--- PROBLEM ---
Output exactly the lines that run from the line containing "on the floor" through the line containing "if empty is", with both ends included.
--- Start of INPUT FOR THIS TASK ---
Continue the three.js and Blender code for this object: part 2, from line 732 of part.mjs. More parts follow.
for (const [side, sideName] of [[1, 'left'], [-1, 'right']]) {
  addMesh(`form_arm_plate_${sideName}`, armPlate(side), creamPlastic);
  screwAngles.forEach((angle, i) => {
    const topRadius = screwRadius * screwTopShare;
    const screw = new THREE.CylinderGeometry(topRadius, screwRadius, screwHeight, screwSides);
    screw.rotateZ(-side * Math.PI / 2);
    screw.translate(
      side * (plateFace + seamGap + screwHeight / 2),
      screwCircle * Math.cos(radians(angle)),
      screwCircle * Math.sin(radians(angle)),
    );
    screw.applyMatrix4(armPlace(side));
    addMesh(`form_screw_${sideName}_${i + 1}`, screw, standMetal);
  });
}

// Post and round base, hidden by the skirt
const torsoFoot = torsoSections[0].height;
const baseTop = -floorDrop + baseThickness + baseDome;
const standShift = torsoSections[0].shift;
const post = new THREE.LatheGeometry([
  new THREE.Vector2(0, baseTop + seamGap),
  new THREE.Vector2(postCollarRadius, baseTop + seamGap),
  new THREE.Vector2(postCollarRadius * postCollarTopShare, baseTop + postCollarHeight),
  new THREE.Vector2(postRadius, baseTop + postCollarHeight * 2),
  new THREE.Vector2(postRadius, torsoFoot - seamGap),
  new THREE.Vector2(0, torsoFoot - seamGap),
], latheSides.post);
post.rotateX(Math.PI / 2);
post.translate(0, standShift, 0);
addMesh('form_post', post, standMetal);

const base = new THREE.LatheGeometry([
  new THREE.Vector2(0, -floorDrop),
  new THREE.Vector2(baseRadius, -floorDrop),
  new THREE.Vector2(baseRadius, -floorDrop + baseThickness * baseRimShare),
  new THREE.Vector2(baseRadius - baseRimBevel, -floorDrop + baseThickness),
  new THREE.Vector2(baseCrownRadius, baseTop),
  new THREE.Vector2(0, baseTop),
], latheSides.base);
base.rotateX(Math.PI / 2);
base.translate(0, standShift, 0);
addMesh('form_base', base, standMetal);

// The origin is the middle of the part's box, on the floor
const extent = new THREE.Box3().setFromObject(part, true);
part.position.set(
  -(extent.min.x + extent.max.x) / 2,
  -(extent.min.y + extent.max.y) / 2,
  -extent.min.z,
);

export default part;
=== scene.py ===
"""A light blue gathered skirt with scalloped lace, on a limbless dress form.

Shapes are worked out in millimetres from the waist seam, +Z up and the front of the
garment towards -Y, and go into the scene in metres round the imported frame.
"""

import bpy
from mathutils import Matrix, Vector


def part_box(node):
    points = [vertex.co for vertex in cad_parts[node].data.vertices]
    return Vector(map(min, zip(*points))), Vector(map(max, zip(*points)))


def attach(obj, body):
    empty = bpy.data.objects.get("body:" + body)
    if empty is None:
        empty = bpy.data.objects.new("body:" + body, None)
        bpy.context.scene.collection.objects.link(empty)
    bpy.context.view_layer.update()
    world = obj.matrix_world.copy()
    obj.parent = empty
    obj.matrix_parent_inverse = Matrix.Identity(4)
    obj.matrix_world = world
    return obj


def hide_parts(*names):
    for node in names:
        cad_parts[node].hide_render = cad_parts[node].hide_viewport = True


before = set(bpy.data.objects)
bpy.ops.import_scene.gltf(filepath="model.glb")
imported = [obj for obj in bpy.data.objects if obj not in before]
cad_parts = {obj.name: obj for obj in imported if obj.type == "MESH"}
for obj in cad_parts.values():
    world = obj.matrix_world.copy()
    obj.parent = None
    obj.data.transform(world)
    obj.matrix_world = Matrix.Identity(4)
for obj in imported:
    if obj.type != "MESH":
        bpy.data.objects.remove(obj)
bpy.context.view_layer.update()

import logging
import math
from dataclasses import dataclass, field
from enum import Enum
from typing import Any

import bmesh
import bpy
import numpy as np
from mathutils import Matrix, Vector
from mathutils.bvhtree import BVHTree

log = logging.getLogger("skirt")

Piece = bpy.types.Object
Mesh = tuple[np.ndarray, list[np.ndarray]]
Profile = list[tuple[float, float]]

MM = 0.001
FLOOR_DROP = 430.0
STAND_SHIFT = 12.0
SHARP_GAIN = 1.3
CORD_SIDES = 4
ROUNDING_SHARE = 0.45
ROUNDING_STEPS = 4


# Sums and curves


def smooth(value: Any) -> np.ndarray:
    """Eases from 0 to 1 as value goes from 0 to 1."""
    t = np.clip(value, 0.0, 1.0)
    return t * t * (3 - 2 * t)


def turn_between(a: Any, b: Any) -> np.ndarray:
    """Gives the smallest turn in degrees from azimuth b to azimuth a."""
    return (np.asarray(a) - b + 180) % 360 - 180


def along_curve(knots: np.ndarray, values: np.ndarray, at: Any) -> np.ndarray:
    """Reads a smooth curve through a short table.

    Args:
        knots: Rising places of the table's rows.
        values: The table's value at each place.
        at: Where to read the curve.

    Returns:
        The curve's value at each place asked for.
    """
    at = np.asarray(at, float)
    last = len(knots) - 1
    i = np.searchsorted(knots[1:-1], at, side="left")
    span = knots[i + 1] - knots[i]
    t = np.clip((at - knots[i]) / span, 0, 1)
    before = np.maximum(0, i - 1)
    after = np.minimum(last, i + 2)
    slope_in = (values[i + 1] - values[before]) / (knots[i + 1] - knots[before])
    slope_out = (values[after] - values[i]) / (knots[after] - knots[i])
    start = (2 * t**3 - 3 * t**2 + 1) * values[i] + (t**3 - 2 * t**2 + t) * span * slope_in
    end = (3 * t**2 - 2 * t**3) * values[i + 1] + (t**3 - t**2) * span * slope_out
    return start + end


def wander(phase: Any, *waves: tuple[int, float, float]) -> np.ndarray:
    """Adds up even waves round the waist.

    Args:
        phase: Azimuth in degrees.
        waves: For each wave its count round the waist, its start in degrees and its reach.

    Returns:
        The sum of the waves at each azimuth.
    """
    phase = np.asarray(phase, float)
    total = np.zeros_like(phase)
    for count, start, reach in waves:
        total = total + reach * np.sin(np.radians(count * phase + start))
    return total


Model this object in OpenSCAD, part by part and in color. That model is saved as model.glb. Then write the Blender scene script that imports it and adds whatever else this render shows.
--- End of INPUT FOR THIS TASK ---
--- RESULT ---
// The origin is the middle of the part's box, on the floor
const extent = new THREE.Box3().setFromObject(part, true);
part.position.set(
  -(extent.min.x + extent.max.x) / 2,
  -(extent.min.y + extent.max.y) / 2,
  -extent.min.z,
);

export default part;
=== scene.py ===
"""A light blue gathered skirt with scalloped lace, on a limbless dress form.

Shapes are worked out in millimetres from the waist seam, +Z up and the front of the
garment towards -Y, and go into the scene in metres round the imported frame.
"""

import bpy
from mathutils import Matrix, Vector


def part_box(node):
    points = [vertex.co for vertex in cad_parts[node].data.vertices]
    return Vector(map(min, zip(*points))), Vector(map(max, zip(*points)))


def attach(obj, body):
    empty = bpy.data.objects.get("body:" + body)
    if empty is None:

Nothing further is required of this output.